Bitcoin vs Mining Stocks: Why Direct Crypto Holdings May Make More Sense Right Now

The Mining Economics Problem Nobody’s Talking About

Bitcoin’s recent price action tells an interesting story. After hitting $124,774 in October 2025, the world’s largest cryptocurrency has retreated to around $89.18K as of late December—a decline of roughly 29% from peak levels. But here’s where it gets weird: mining companies like MARA Holdings have crashed even harder, dropping over 50% in the same timeframe. The question every crypto investor is asking: Why is the mining stock getting hammered worse than Bitcoin itself?

The answer lies in the brutal mathematics of cryptocurrency mining operations.

When Mining Rewards Collapsed, So Did the Economics

For years, Bitcoin miners operated in a straightforward business model: deploy equipment, validate transactions, earn Bitcoin rewards, profit. MARA Holdings—formerly known as Marathon Patent Group before pivoting to crypto in 2021—rode this wave beautifully. The company’s stock price moved almost in lockstep with Bitcoin’s price, offering leveraged exposure to crypto movements.

Then everything changed in April 2024.

Bitcoin underwent its fourth halving event in history. Overnight, miners stopped receiving 6.25 Bitcoin per validated block and dropped to just 3.125 Bitcoin. That’s a 50% cut to the reward structure. Mathematically, this event is hardwired into Bitcoin’s code to manage inflation, but for mining operations, it meant immediate pain.

Consider MARA’s production numbers: In March 2024, the company generated approximately 28.8 Bitcoin daily. By September 2025 (18 months later), that fell to 24.5 Bitcoin per day. The culprit wasn’t just the halving—it was competition. More miners joined the network, difficulty increased, and the same expensive equipment earned proportionally less.

The cost squeeze became severe. Even though Bitcoin prices more than doubled over that 18-month stretch, MARA’s operational costs jumped 82% while quarterly mining revenue only climbed 37%. Higher Bitcoin prices weren’t enough to offset rising electricity bills and equipment maintenance on smaller reward volumes.

How MARA Is Trying to Escape the Mining Trap

In August 2024, MARA Holdings made a strategic pivot beyond pure Bitcoin mining. The company began building data centers and selling computing power to artificial intelligence companies. This represents a genuine attempt to diversify away from the punishing halvings and rising difficulty of Bitcoin mining.

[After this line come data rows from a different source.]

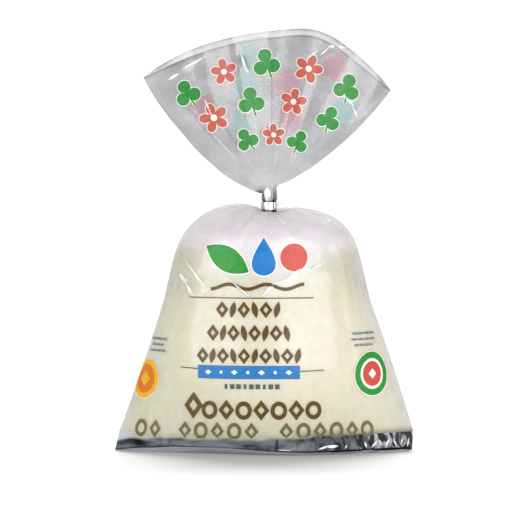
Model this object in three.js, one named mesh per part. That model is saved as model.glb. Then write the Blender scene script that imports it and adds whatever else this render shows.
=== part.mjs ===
// A buffalo mozzarella ball sold in its whey, in a clear film bag. Millimetres, +Z up.
// The bag stands on its flat base, is gathered at the neck by a crimped metal clip, and its
// tail spreads above the clip as a flat fan of film. The front faces -Y.
import * as THREE from "three";
import { mergeVertices } from "three/addons/utils/BufferGeometryUtils.js";

// ---------- driving dimensions ----------
const BASE_WIDTH = 157; // across the bag just above its bottom seal
const WAIST_WIDTH = 110.5; // across the bag where its sides turn steeper
const BODY_HEIGHT = 131; // floor to the top of the shoulders
const BELLY_DEPTH = 79; // front to back at the deepest level
const NECK_RADIUS = 3.7; // the gathered film just above the clip
const NECK_X = 2; // the neck stands a little right of the middle

const BASE = {
  footWidth: 152, // the flat patch that the bag stands on
  footDepth: 31, // half of it, front to back
  sealWidth: 161, // the bottom seal reaches past the panels at both corners
  sealFront: 35.5, // it stands out in front like a short skirt
  sealBack: 33,
  sealLift: 1.8, // its free edge curls up off the floor by this much
  pinch: 8.5, // height where the panels tuck in above the seal
  pinchFront: 33,
  pinchBack: 32.5,
  wave: 0.8,
};

const BODY = {
  bellyLevel: 46, // height of the deepest section
  waistLevel: 80,
  waistSlope: 0.235, // how fast each side comes in above the waist
  lean: 1.3, // the middle of the bag leans this far right
};

const SHOULDER = {
  start: 98,
  roundness: 3.1, // exponent of the rounded corner
  depth: 63,
  ridgeHalfWidth: 17, // the film rises to a ridge on each side and dips to the neck
  dip: 3.4,
  tilt: 1.3, // the left shoulder stands this much higher, the right one lower
  pleats: 9,
  pleatDepth: 1.1,
  pleatReach: 17,
};

const CLIP = {
  bottom: 128.7,
  height: 4.6,
  squeezed: 2.9, // radius of the film inside the clip
  gap: 0.32, // clear of the film all round
  wall: 1.2,
  bevel: 0.35,
  split: 16, // degrees left open between the two crimped ends
  splitAt: -62, // direction of the split, in degrees from +X
};

const TAIL = {
  root: 138, // height of the point that the fan spreads from
  rootX: 2.7,
  left: { rootAngle: 92, endAngle: 47.8, flare: 0.55 }, // angles from the vertical
  right: { rootAngle: 66, endAngle: 49.4, flare: 0.75 },
  mouth: [91.4, 87.6, 85.4, 86, 89.8, 86.5, 84], // length of the film, left to right
  halfDepth: 7.5,
  lipHalfDepth: 3,
  lipDrop: 3.5, // the front layer is cut this much lower than the back one
  wave: 3,
  pleats: 9,
  pleatDepth: 0.8,
};

// ---------- mesh fineness ----------
const ACROSS = 32; // segments across the front, and as many across the back
const BODY_ROWS = 13;
const SHOULDER_ROWS = 7;
const TAIL_ROWS = 15;
const CLIP_STEPS = 24;

const { lerp, smoothstep, clamp, degToRad } = THREE.MathUtils;

// ---------- skinning ----------
// A ring is a closed loop round the bag. place(s, side) gives its point at s = -1 (left edge)
// to +1 (right edge), on the front (side -1) or the back (side +1).
function ring(place) {
  const spots = Array.from({ length: ACROSS + 1 }, (_, i) => -Math.cos((Math.PI * i) / ACROSS));
  const front = spots.map((s) => place(s, -1));
  const back = spots.slice(1, -1).map((s) => place(s, 1));
  return [...front, ...back.reverse()];
}

// Skins the rings from the bottom up, and closes each end with a strip from front to back.
function loft(rings) {
  const count = rings[0].length;
  const triangles = [];
  const quad = (a, b, c, d) => triangles.push(a, b, c, a, c, d);
  for (let row = 0; row + 1 < rings.length; row++) {
    const low = row * count;
    for (let i = 0; i < count; i++) {
      const next = (i + 1) % count;
      quad(low + i, low + next, low + count + next, low + count + i);
    }
  }
  const close = (start, up) => {
    const behind = (j) => start + ((count - j) % count);
    for (let i = 0; i < ACROSS; i++) {
      const strip = [start + i, start + i + 1, behind(i + 1), behind(i)];
      quad(...(up ? strip : strip.reverse()));
    }
  };
  close(0, false);
  close((rings.length - 1) * count, true);
  return solidGeometry(rings.flat(), triangles);
}

// Shares the vertices and drops the triangles that collapse at the ends of a closing strip.
function solidGeometry(points, triangles) {
  const geometry = new THREE.BufferGeometry().setFromPoints(points);
  geometry.setIndex(triangles);
  const merged = mergeVertices(geometry, 1e-4);
  const index = merged.index.array;
  const kept = [];
  for (let i = 0; i < index.length; i += 3) {
    const [a, b, c] = index.slice(i, i + 3);
    if (a !== b && b !== c && c !== a) kept.push(a, b, c);
  }
  merged.setIndex(kept);
  merged.computeVertexNormals();
  return merged;
}

// ---------- the filled body ----------
// Half the bag's width: two straight stretches, from the base to the waist and on up.
function halfWidth(z) {
  const waist = WAIST_WIDTH / 2;
  if (z > BODY.waistLevel) return waist - BODY.waistSlope * (z - BODY.waistLevel);
  return lerp(BASE_WIDTH / 2, waist, (z - BASE.pinch) / (BODY.waistLevel - BASE.pinch));
}

// Half the bag's depth: the contents push the belly out between the base and the shoulders.
function halfDepth(z, side) {
  const low = side < 0 ? BASE.pinchFront : BASE.pinchBack;
  const belly = BELLY_DEPTH / 2;
  if (z > BODY.bellyLevel) {
    return lerp(belly, SHOULDER.depth / 2, smoothstep(z, BODY.bellyLevel, SHOULDER.start + 8));
  }
  const climb = (z - BASE.pinch) / (BODY.bellyLevel - BASE.pinch);
  return lerp(low, belly, Math.sin((climb * Math.PI) / 2));
}

// A section runs from its middle to its edges as a pointed lens low down, as an ellipse higher up.
function sectionPoint(z, width, depth, s, side) {
  const exponent = lerp(1.1, 0.5, smoothstep(z, -12, 82));
  const leaning = BODY.lean * Math.sin(Math.PI * clamp(z / SHOULDER.start, 0, 0.8));
  const y = side * depth * Math.pow(1 - s * s, exponent);
  return new THREE.Vector3(leaning + width * s, y, z);
}

// The foot, the free edge of the bottom seal, its middle, and the tuck above it.
function baseRings() {
  const foot = ring((s, side) => sectionPoint(0, BASE.footWidth / 2, BASE.footDepth, s, side));
  const edge = ring((s, side) => {
    const lift = BASE.sealLift * (1 - s * s) * (side < 0 ? 1 - 0.5 * s : 1);
    return sealPoint(0.3 + lift, BASE.sealWidth / 2, 1, s, side);
  });
  const middle = ring((s, side) => sealPoint(4.8, (BASE.sealWidth - 1.5) / 2, 0.6, s, side));
  return [foot, edge, middle];
}

// share tells how far the seal stands out from the tuck (0) to its free edge (1).
function sealPoint(z, width, share, s, side) {
  const front = lerp(BASE.pinchFront, BASE.sealFront, share);
  const back = lerp(BASE.pinchBack, BASE.sealBack, share);
  const crinkle = BASE.wave * share * Math.sin(15 * s + 1) * smoothstep(s, -0.9, 0.6);
  return sectionPoint(z, width, side < 0 ? front + crinkle : back, s, side);
}

function bodyRings() {
  return Array.from({ length: BODY_ROWS }, (_, i) => {
    const z = lerp(BASE.pinch, SHOULDER.start, i / (BODY_ROWS - 1));
    return ring((s, side) => sectionPoint(z, halfWidth(z), halfDepth(z, side), s, side));
  });
}

// ---------- the shoulders and the neck ----------
// Radial pleats that fan out from the neck over the shoulders.
function shoulderPleat(s, side, distance) {
  const phase = 2 * SHOULDER.pleats * Math.asin(s) + (side > 0 ? 1.3 : 0);
  return SHOULDER.pleatDepth * Math.cos(phase) * Math.exp(-((distance / SHOULDER.pleatReach) ** 2));
}

function shoulderRings() {
  const reach = BODY_HEIGHT - SHOULDER.start;
  const power = 2 / SHOULDER.roundness;
  const ridgeShare = SHOULDER.ridgeHalfWidth / halfWidth(BODY_HEIGHT);
  const ridgeTurn = Math.acos(Math.pow(ridgeShare, 1 / power));
  return Array.from({ length: SHOULDER_ROWS }, (_, i) => {
    const turn = (ridgeTurn * (i + 1)) / SHOULDER_ROWS;
    const rise = Math.pow(Math.sin(turn), power);
    const shrink = Math.pow(Math.cos(turn), power);
    const z = SHOULDER.start + reach * rise;
    return ring((s, side) => {
      const point = sectionPoint(z, halfWidth(z) * shrink, halfDepth(z, side) * shrink, s, side);
      point.x += (NECK_X - BODY.lean) * rise * rise;
      point.z += shoulderPleat(s, side, Math.hypot(point.x - NECK_X, point.y));
      point.z -= Math.pow(rise, 4) * shoulderDip(s);
      return point;
    });
  });
}

function shoulderDip(s) {
  return SHOULDER.tilt * s + SHOULDER.dip * (1 - Math.abs(s)) ** 2;
}

// From the ridge the film dips to the neck, runs up through the clip and swells above it.
function neckRings() {
  const foot = BODY_HEIGHT - SHOULDER.dip;
  const clipTop = CLIP.bottom + CLIP.height;
  const stations = [
    { radius: 10.5, z: BODY_HEIGHT - 1.6, dip: 0.9 },
    { radius: 6, z: foot - 0.6, dip: 0.4 },
    { radius: CLIP.squeezed + 0.3, z: foot, dip: 0 },
    { radius: CLIP.squeezed, z: CLIP.bottom, dip: 0 },
    { radius: CLIP.squeezed, z: clipTop, dip: 0 },
    { radius: NECK_RADIUS, z: clipTop + 1.4, dip: 0 },
  ];
  return stations.map(({ radius, z, dip }) =>
    ring((s, side) => {
      const y = side * radius * Math.sqrt(1 - s * s);
      return new THREE.Vector3(NECK_X + radius * s, y, z - dip * shoulderDip(s));
    }),
  );
}

// ---------- the tail ----------
const mouthCurve = new THREE.CatmullRomCurve3(
  TAIL.mouth.map((length, i) => new THREE.Vector3(i, length, 0)),
);

// Soft waves that grow towards the mouth, and tight pleats at the root.
function tailFold(s, t, length) {
  const soft = 0.6 * Math.sin(7.5 * s + 0.8) + 0.4 * Math.sin(13 * s + 2.2);
  const wave = TAIL.wave * smoothstep(t, 0.1, 0.9) * (1 - s ** 4) * soft;
  const tight = TAIL.pleatDepth * Math.cos(TAIL.pleats * Math.PI * s) * Math.exp(-length / 30);
  return wave + tight * smoothstep(t, 0, 0.12) * (1 - s * s);
}

// t runs from the neck (0) to the mouth (1). The film fans out along rays from the root.
function tailPoint(t, s, side) {
  const edge = s < 0 ? TAIL.left : TAIL.right;
  const spread = lerp(edge.rootAngle, edge.endAngle, Math.pow(t, edge.flare));
  const angle = s * degToRad(spread);
  const cut = side < 0 ? TAIL.lipDrop * (1 - s ** 6) : 0;
  const length = lerp(NECK_RADIUS + 0.3, mouthCurve.getPoint((s + 1) / 2).y - cut, t);
  const swell = lerp(NECK_RADIUS, TAIL.halfDepth, smoothstep(t, 0, 0.35));
  const depth = lerp(swell, TAIL.lipHalfDepth, smoothstep(t, 0.45, 1));
  const y = side * depth * Math.sqrt(1 - s * s) + tailFold(s, t, length);
  return new THREE.Vector3(TAIL.rootX + length * Math.sin(angle), y, TAIL.root + length * Math.cos(angle));
}

function tailRings() {
  return Array.from({ length: TAIL_ROWS }, (_, i) => {
    const t = Math.pow(i / (TAIL_ROWS - 1), 1.35);
    return ring((s, side) => tailPoint(t, s, side));
  });
}

// ---------- the two pieces ----------
function bag() {
  const rings = [...baseRings(), ...bodyRings(), ...shoulderRings(), ...neckRings(), ...tailRings()];
  const film = new THREE.MeshStandardMaterial({ color: 0xece8da, roughness: 0.25, metalness: 0 });
  const mesh = new THREE.Mesh(loft(rings), film);
  mesh.name = "bag";
  return mesh;
}

// A flat wire bent round the neck, with its two ends crimped towards each other.
function clip() {
  const inner = CLIP.squeezed + CLIP.gap;
  const outer = inner + CLIP.wall;
  const from = degToRad(CLIP.splitAt + CLIP.split / 2);
  const to = degToRad(CLIP.splitAt + 360 - CLIP.split / 2);
  const outline = new THREE.Shape();
  outline.absarc(0, 0, outer - CLIP.bevel, from, to, false);
  outline.absarc(0, 0, inner + CLIP.bevel, to, from, true);
  const geometry = new THREE.ExtrudeGeometry(outline, {
    depth: CLIP.height - 2 * CLIP.bevel,
    bevelSize: CLIP.bevel,
    bevelThickness: CLIP.bevel,
    bevelSegments: 1,
    curveSegments: CLIP_STEPS,
  });
  const aluminium = new THREE.MeshStandardMaterial({ color: 0xd4d6d8, roughness: 0.25, metalness: 1 });
  const mesh = new THREE.Mesh(geometry, aluminium);
  mesh.position.set(NECK_X, 0, CLIP.bottom + CLIP.bevel);
  mesh.name = "clip";
  return mesh;
}

// Puts the origin on the floor, under the middle of the part's box.
function onItsOrigin(group) {
  const box = new THREE.Box3().setFromObject(group, true);
  const middle = box.getCenter(new THREE.Vector3());
  group.position.set(-middle.x, -middle.y, -box.min.z);
  return group;
}

const baggedMozzarella = new THREE.Group();
baggedMozzarella.add(bag(), clip());

export default onItsOrigin(baggedMozzarella);
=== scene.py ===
"""A ball of buffalo mozzarella in its whey, sold in a clear printed film bag with a metal clip.

Laid out as an add-on, run as a script: one operator for each piece or group of like pieces.
Lengths are in metres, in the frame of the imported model. The front of the bag faces -Y.
"""

import math
import random
from functools import reduce
from typing import NamedTuple

import bmesh
import bpy
import numpy as np
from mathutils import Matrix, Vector
from mathutils.bvhtree import BVHTree
from mathutils.geometry import delaunay_2d_cdt


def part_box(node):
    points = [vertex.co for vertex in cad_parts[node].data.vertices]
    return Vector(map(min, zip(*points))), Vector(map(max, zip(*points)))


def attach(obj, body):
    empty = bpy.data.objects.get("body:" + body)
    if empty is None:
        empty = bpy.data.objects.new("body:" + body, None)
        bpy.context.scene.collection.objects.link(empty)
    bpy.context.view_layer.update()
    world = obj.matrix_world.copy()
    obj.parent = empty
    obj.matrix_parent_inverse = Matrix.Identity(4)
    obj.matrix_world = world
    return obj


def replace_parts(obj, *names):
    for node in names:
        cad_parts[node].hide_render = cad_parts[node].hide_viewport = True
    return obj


bl_info = {
    "name": "Bagged mozzarella",
    "version": (1, 0, 0),
    "blender": (4, 5, 0),
    "location": "View3D > Sidebar > Cheese",
    "description": "Builds a film bag of mozzarella in whey around its packed frame",
    "category": "Add Mesh",
}

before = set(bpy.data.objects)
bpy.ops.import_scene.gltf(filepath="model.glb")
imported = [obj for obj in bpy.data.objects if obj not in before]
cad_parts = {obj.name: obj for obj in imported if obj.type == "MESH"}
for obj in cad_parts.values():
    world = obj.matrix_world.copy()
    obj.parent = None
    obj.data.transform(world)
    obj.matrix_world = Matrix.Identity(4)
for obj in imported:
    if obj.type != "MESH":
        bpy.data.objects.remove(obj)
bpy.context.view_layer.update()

MM = 0.001
FRONT, BACK = -1, 1

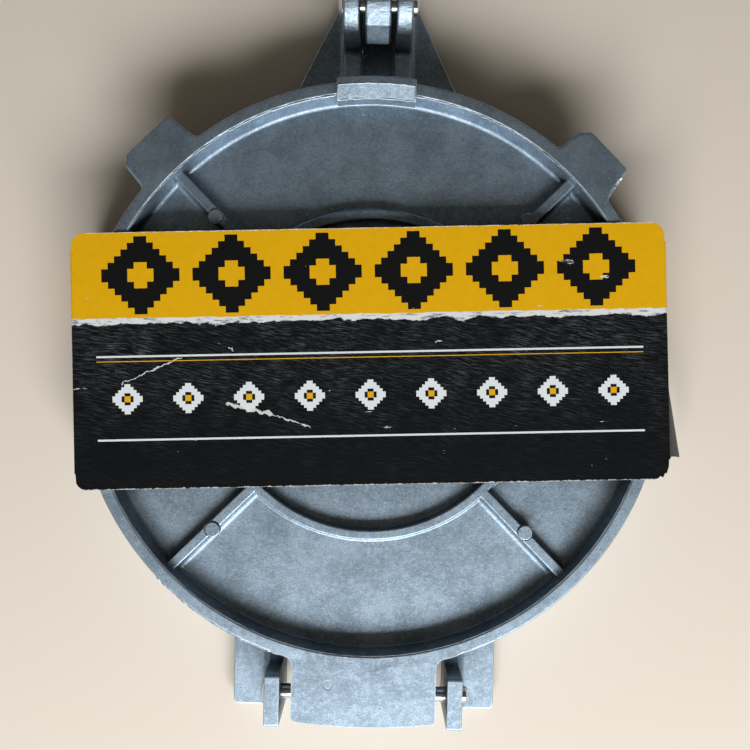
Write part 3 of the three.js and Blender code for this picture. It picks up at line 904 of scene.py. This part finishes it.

The logic is sound: crypto mining infrastructure and AI computing infrastructure overlap significantly. A data center optimized for blockchain validation can retool to train machine learning models. By playing both markets, MARA Holdings theoretically becomes less dependent on Bitcoin price action and mining rewards.

But here’s the catch: MARA doesn’t have meaningful AI contracts yet. It’s early-stage experimentation in an already crowded field dominated by much larger tech companies. Until actual revenue materializes from this segment, MARA remains fundamentally a struggling Bitcoin mining operation facing squeeze margins.

Direct Bitcoin Ownership: The Simpler Path

If your thesis is that Bitcoin will recover and appreciate from current levels around $89.18K, why not just own Bitcoin directly? The logic becomes increasingly compelling:

  • Simplicity: No exposure to mining operational inefficiency or management decisions
  • Leverage elimination: Avoid the downside amplification that mining stocks experience during crypto downturns
  • Cost structure: Remove the layer of rising electricity costs and equipment depreciation
  • Purity of play: Your returns directly correlate with Bitcoin price appreciation rather than mining profitability

At current prices, holding actual Bitcoin through direct purchase provides cleaner exposure to your macro conviction. You’re not betting on MARA’s ability to execute a data center strategy or manage mining operations during a period of rising costs and competitive intensity.

The Discount Comes With Real Strings Attached

Yes, MARA Holdings trades at a significant discount to October 2025 levels. But that discount reflects genuine operational headwinds—not just market sentiment. The company’s core business model (Bitcoin mining) faces structural challenges that cheaper valuation doesn’t solve.

MARA’s pivot to AI and data centers could eventually justify its current price, but that’s a multi-year story that’s still mostly speculation. For investors seeking direct Bitcoin upside exposure right now, the cleaner choice remains straightforward Bitcoin ownership.

The mining sector had its moment of glory when halvings were years away and competition was lighter. Today’s environment rewards different strategies—and sometimes that strategy is simply holding the cryptocurrency itself rather than the companies that extract it.